Prosper and Stream are so powerful that there's no way that we will be able to work in all the applications and configurations alone, that's not our intent. We're going to concentrate on the ones where we can offer something different and for the rest we will look at partnerships. We already have a number in place, but we'll be looking for more. For example, in packaging, there are some possible applications there and sheetfed, too - the engine is perfect for both and we're are looking for partners.

Looking at the company today, if you compare it to the ‘glory days' of 14-15 years ago the share price was around the $80 mark, whereas now it's nearer $6...

We're building a new company, I'm not looking at the history books.
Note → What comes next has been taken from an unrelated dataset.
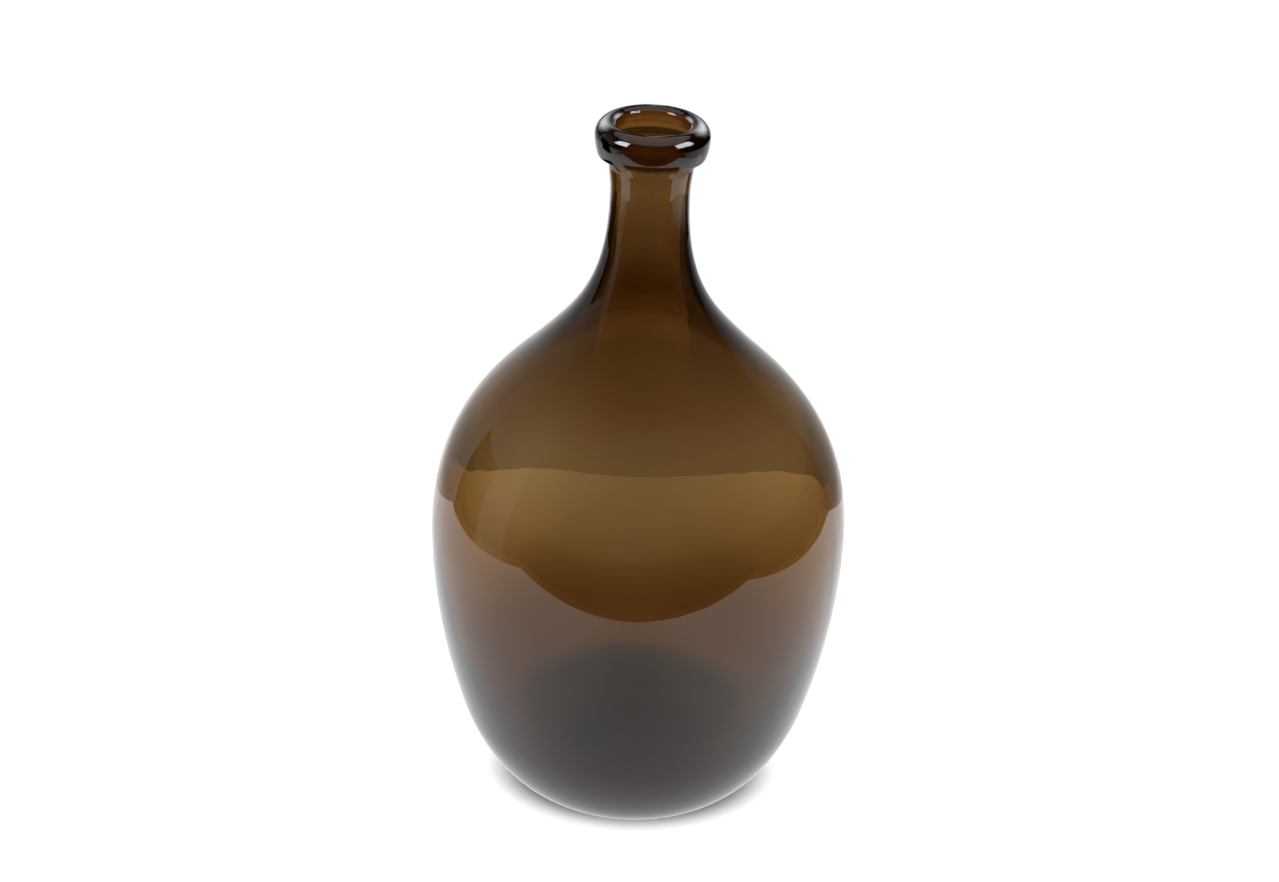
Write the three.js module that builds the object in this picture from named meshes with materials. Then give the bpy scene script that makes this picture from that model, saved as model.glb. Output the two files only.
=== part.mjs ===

I understand that is true, and you have to write about these things, but we're looking to build this company and in 2011/2012 it will be the business we want it to be. We're on the right path. This is a marathon and I'm not going to be celebrating halfway through, that doesn't make much sense.

I know that I'm being judged along the way, and that's fine, but our job is to get to the finish line first and we have a strategy that will get us there.

The question was more about your asset value really...

Oh, big time. The sum of the parts is easily $8bn dollars, the market capitilsation is less than $2bn. Can I explain this? I could try.

...but do you think that means that Kodak will still be an independent company in five or 10 years' time because consolidation is as needed among the manufacturers as it is by your customers.

What is the word that is stronger than absolutely? Definitely? Absolutely definitely.